Article Published February 12, 2002



County Mayo (Ireland): An Outline History -- Eighteenth Century
By Bernard O'Hara and Nollaig ÓMuraíle, Mayo Ireland Ltd



Eighteenth Century

For the vast majority of people in County Mayo the eighteenth century was a period of unrelieved misery, with some minor famines. Because of the operation of what were called 'the penal laws', Catholics had no hope of social advancement while they remained in their native land. However, emigration could and did lead to new opportunities and challenges for many like William Brown (1777-1857), who left Foxford at the age of nine and thirty years later was an admiral in the fledgling Argentine Navy. Today he is revered as 'the father of the Argentine Navy', and as a national hero in that country.

Culturally, 16th century Mayo made some contribution to the "hidden Ireland" of the time, and two Mayo-born poets from the period have retained considerable popularity: Riocard Bairéad (d. 1819) from the Mullet, whose songs included 'Eoghan Cóir', 'Preab san l', and 'Tarraingt na Móna' and blind Anthony Raftery (d.1835) from Killedan, near Kiltamagh (alias Kiltimagh) , who spent most of his life in south and east Galway, and whose numerous compositions included the ever-pupular 'Máire Ní Eidhin', 'Aithrí Reaftaraí' and, of course, 'Cill Liadáin'.

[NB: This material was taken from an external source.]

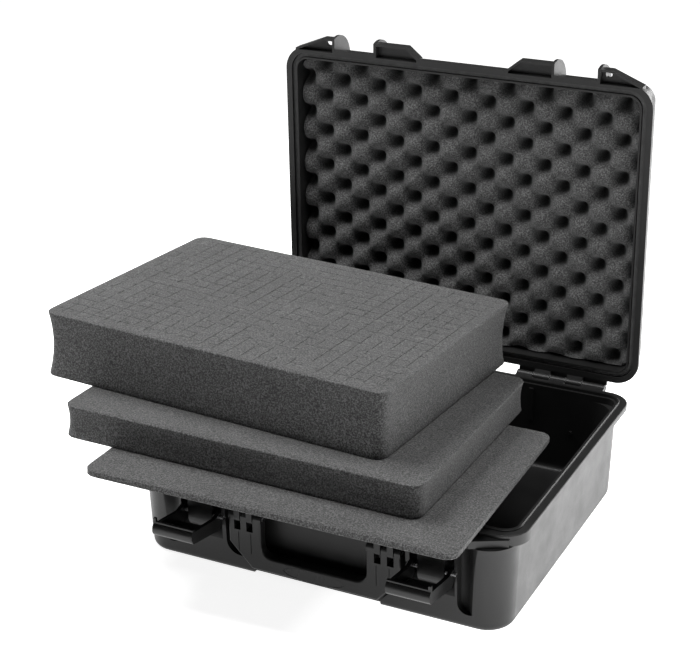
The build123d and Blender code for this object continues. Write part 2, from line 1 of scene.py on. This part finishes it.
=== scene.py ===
import json
import math

import bpy
import numpy as np
from mathutils import Matrix, Vector, noise


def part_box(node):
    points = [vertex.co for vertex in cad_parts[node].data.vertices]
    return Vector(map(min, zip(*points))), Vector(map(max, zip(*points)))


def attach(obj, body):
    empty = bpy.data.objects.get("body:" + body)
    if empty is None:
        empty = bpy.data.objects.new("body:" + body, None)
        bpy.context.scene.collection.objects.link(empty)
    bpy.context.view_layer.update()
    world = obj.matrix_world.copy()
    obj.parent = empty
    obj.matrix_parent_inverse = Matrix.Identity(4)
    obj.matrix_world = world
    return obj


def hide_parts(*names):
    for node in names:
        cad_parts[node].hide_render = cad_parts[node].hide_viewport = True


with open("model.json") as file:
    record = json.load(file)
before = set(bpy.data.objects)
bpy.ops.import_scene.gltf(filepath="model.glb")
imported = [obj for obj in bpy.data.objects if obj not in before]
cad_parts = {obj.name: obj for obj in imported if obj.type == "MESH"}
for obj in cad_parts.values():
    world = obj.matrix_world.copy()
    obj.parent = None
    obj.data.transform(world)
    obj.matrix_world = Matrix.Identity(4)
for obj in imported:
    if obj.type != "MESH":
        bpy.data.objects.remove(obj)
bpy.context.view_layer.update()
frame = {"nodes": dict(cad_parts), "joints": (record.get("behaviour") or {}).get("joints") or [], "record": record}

MM = 0.001
STACK_UP = Vector(next(j["axis"] for j in frame["joints"] if j["name"] == "top_lift")).normalized()

# the camera: where it stands, where it looks, and how long its lens is
CAMERA_PLACE = (0.7485, -1.5897, 1.0016)
CAMERA_YAW = 26.675
CAMERA_PITCH = 23.946
CAMERA_ROLL = -0.846
CAMERA_LENS = 90.04

# foam inserts: how far the sides pull in, their edges and corners, and the mesh's steps
WAIST = 4.5 * MM
MIDDLE_WAIST = WAIST * 0.5
SHEET_WAIST = WAIST * 0.05
EDGE_ROUND = 1.0 * MM
PAD_CORNER = 13 * MM
SIDE_STEPS = 10
TOP_STEP = 9 * MM
TOP_UNEVEN = 0.5 * MM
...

There were some stirrings in the west in the 1790s, with reports of agrarian disturbances in Tirawley, and an influx into Mayo of Catholic refugees from Ulster following the sectarian clashes in north Armagh in 1795 which led to the formation of the Orange Society. Nevertheless, when the United Irishmen were forced by government repression to move from working openly for reform to secretly plotting revolution, and when Leinster and east Ulster blazed into rebellion in June of 1798, no one expected Mayo to play a memorable role in the bloody drama about to commence. The man who dragged Mayo onto the stage of Irish history in 1798 was a French general from Lorraine, a former dealer in goat and rabbit skins named Joseph Amable Humbert.